───── INPUT ROWS ─────
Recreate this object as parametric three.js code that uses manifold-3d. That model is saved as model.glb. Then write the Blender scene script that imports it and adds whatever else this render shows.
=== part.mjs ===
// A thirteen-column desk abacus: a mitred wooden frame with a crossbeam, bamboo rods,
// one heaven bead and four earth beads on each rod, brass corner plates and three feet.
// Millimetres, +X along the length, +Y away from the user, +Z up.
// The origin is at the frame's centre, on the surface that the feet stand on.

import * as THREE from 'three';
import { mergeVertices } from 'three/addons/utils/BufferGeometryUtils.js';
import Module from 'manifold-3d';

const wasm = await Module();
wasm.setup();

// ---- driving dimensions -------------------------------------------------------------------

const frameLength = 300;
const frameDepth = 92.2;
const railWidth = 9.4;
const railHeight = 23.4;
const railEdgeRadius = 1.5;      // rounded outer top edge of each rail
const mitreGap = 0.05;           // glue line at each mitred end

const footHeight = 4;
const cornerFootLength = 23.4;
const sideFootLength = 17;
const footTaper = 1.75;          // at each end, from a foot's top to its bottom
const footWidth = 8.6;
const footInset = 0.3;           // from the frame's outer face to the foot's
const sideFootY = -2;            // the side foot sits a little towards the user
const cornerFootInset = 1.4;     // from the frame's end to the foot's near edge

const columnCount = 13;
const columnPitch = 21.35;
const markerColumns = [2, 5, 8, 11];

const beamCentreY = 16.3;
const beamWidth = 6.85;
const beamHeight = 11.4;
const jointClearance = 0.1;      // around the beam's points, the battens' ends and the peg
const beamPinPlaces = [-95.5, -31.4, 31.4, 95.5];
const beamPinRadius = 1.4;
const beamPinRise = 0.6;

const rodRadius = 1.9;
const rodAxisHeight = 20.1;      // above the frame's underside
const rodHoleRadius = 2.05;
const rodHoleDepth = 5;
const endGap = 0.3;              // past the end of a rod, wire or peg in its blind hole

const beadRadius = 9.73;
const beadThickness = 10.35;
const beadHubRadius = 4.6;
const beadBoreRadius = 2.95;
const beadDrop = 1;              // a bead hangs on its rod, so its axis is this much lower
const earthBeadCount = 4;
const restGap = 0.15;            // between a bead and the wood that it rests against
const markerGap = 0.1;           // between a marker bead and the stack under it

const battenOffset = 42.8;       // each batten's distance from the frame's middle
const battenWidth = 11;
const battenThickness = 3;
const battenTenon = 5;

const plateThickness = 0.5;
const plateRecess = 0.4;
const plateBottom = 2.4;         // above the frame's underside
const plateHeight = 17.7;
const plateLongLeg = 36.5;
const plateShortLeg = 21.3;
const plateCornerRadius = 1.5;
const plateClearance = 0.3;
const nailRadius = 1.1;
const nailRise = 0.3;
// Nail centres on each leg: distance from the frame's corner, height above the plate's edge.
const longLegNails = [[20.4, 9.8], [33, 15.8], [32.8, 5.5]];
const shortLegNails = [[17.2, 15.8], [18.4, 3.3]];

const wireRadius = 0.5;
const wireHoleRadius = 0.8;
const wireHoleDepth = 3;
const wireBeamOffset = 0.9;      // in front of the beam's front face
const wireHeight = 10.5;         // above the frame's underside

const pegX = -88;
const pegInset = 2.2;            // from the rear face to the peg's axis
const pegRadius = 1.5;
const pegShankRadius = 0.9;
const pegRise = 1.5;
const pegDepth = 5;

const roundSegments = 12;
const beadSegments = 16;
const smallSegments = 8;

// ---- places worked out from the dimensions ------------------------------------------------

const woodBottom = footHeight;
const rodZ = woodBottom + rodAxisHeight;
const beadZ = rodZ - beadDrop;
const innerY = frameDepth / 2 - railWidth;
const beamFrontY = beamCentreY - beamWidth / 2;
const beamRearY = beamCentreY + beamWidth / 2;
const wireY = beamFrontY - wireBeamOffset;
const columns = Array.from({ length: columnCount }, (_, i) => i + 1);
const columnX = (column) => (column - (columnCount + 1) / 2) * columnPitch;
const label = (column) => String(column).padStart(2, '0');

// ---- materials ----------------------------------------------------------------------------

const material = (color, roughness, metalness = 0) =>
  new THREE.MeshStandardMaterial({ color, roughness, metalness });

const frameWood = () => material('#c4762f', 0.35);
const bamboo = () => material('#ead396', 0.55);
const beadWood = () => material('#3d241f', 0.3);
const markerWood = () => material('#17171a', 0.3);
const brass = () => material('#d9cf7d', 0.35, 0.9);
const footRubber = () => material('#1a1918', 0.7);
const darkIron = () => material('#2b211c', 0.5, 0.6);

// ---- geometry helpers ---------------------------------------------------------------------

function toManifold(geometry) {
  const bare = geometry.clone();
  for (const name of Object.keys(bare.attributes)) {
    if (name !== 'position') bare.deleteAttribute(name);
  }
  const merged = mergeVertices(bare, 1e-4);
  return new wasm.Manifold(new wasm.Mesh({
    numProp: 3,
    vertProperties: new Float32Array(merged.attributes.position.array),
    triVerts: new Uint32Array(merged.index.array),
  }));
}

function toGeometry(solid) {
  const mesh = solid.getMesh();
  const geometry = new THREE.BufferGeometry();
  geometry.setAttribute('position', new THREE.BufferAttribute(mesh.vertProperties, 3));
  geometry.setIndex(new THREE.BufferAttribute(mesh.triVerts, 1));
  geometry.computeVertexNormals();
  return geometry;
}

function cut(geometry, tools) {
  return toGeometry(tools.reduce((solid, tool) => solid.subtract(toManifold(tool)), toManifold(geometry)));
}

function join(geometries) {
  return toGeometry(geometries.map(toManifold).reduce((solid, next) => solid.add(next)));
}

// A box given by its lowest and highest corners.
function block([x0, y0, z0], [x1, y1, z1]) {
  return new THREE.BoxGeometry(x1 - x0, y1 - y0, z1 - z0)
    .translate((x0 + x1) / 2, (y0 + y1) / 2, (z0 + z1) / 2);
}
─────
───── INPUT ROWS ─────
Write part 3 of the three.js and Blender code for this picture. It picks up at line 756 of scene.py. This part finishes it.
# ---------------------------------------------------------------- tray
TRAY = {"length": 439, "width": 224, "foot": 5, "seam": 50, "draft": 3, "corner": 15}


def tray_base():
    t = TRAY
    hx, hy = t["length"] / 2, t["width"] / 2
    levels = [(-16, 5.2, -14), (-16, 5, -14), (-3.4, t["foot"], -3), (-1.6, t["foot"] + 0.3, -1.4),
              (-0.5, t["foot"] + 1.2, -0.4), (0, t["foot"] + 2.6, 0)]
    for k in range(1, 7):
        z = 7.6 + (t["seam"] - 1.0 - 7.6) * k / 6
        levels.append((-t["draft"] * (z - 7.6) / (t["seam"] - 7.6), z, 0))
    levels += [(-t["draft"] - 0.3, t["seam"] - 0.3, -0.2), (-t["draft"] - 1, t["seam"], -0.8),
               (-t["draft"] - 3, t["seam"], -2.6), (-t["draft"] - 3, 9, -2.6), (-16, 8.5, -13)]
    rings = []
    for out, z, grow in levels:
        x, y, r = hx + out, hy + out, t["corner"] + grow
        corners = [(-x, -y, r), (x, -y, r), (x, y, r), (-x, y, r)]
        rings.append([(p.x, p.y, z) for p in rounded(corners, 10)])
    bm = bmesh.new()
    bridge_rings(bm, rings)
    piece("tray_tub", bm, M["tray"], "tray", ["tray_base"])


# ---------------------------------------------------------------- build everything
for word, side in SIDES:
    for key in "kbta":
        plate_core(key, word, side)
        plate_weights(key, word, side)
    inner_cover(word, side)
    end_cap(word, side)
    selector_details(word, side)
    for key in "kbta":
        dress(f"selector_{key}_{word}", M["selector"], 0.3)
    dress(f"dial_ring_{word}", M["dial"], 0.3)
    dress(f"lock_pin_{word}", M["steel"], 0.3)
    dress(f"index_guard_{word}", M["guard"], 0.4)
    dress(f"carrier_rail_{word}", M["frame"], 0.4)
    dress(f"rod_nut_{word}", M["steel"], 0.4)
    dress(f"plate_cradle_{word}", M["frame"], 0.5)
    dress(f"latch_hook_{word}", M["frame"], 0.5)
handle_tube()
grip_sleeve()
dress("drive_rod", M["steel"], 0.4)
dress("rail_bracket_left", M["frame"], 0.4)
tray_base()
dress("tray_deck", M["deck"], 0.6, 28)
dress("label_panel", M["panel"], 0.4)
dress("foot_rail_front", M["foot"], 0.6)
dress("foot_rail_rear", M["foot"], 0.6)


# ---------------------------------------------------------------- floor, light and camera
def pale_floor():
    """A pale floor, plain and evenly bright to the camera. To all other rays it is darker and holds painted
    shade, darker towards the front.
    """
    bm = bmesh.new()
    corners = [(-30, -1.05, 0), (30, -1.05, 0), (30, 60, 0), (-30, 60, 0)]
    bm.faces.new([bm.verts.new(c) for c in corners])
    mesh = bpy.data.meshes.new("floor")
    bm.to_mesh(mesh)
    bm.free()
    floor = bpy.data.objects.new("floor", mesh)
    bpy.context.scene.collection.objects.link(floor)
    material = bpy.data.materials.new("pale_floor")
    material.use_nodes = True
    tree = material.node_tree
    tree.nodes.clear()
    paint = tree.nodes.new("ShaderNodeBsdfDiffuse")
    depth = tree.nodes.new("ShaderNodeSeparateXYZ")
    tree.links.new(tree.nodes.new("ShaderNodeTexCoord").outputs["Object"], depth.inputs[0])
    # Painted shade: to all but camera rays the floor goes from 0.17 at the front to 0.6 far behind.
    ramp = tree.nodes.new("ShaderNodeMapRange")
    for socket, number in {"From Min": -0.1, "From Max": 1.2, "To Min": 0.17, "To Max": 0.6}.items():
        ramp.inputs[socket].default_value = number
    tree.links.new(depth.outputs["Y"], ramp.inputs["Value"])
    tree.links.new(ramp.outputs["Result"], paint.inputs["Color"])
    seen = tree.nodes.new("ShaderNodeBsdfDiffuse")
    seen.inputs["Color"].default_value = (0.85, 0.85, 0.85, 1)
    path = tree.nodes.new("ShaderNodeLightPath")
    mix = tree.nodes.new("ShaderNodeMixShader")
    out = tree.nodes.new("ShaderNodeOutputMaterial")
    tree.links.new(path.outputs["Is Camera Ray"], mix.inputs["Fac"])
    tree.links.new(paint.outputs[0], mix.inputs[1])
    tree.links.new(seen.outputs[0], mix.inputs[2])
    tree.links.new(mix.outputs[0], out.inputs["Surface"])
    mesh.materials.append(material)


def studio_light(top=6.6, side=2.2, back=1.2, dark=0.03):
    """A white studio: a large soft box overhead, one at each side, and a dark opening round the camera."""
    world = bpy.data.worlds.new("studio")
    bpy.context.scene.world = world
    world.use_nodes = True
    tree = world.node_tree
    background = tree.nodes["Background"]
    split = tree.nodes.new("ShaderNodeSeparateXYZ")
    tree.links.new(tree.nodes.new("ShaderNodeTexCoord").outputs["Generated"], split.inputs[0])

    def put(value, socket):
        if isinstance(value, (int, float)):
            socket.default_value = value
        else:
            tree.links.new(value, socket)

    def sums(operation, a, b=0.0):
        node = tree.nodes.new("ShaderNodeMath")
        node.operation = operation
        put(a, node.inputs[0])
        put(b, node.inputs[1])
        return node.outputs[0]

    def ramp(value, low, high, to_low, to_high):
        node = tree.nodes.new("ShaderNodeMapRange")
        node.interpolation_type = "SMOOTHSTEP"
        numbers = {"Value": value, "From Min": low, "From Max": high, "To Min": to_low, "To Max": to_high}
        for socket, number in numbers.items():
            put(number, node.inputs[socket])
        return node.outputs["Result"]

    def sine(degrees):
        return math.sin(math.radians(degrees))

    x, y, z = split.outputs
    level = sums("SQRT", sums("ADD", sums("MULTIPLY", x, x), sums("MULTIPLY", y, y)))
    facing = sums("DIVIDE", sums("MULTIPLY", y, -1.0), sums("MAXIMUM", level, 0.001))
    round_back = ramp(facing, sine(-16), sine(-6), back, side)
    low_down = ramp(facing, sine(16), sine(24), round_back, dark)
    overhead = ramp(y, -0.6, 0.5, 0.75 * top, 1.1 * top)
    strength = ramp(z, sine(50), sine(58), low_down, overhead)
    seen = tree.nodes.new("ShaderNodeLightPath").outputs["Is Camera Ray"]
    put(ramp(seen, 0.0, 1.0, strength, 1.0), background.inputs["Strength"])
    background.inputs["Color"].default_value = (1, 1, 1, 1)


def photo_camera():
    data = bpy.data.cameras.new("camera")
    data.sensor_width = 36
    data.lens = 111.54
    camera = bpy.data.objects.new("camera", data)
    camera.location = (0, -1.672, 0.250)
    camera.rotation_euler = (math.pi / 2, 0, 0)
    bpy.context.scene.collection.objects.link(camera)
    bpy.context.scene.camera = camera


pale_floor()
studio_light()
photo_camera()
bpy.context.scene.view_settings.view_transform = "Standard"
─────
───── INPUT ROWS ─────
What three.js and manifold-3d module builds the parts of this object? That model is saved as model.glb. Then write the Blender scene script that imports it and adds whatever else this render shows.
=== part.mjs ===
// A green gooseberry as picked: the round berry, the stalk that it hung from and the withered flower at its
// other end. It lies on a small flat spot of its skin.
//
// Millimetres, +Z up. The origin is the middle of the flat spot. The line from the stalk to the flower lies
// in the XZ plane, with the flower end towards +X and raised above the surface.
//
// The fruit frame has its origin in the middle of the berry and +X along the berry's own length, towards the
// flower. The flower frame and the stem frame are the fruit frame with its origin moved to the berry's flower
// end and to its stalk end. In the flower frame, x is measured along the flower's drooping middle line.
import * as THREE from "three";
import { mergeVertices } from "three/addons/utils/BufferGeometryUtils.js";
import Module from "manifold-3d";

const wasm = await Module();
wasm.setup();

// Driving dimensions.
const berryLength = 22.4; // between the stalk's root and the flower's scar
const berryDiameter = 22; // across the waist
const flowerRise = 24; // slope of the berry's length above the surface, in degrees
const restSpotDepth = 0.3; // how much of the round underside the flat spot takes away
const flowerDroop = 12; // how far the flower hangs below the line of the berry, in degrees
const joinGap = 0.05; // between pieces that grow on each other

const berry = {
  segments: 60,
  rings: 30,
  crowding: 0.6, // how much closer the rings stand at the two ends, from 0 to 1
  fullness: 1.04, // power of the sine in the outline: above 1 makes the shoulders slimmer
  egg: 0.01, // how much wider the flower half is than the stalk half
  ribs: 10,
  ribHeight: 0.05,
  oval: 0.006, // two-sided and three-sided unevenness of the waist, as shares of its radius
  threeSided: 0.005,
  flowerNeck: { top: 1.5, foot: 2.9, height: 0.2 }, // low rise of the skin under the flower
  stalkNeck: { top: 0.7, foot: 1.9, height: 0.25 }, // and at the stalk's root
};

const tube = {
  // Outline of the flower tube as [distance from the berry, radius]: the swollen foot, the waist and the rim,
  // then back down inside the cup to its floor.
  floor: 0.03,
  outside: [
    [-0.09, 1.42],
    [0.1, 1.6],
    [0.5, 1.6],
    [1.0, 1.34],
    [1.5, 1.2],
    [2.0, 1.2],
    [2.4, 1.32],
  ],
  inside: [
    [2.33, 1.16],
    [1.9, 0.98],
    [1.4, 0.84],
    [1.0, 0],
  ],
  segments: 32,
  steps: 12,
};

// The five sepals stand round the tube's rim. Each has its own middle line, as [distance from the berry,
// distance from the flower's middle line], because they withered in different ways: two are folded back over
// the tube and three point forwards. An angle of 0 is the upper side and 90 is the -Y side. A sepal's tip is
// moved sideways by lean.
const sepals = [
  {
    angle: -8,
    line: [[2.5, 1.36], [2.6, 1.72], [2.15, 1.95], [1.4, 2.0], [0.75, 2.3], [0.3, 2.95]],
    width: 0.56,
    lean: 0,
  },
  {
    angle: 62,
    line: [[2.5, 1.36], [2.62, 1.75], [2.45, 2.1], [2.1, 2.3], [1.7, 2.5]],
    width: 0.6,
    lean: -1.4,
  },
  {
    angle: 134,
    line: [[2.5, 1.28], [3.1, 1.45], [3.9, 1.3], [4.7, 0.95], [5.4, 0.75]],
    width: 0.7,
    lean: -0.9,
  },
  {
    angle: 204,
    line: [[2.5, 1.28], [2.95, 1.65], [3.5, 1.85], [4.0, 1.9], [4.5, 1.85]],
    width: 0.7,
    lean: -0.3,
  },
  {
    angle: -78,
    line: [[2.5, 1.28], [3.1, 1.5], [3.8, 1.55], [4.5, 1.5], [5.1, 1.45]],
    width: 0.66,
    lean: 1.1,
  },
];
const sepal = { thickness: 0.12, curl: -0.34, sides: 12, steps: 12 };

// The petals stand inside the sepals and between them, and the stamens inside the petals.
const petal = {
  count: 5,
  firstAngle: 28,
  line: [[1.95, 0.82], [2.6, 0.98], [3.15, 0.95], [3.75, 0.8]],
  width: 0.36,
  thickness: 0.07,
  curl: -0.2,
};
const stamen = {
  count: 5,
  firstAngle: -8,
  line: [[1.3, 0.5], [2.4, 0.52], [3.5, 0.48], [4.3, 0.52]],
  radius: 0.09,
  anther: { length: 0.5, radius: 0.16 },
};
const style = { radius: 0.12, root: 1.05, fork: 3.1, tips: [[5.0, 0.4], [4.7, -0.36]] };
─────
> **GIVEN PROBLEM**:
Of the lines above, how many include the word "render"? Reply with the number alone.

> **RESULT OF THE EXERCISE**:
2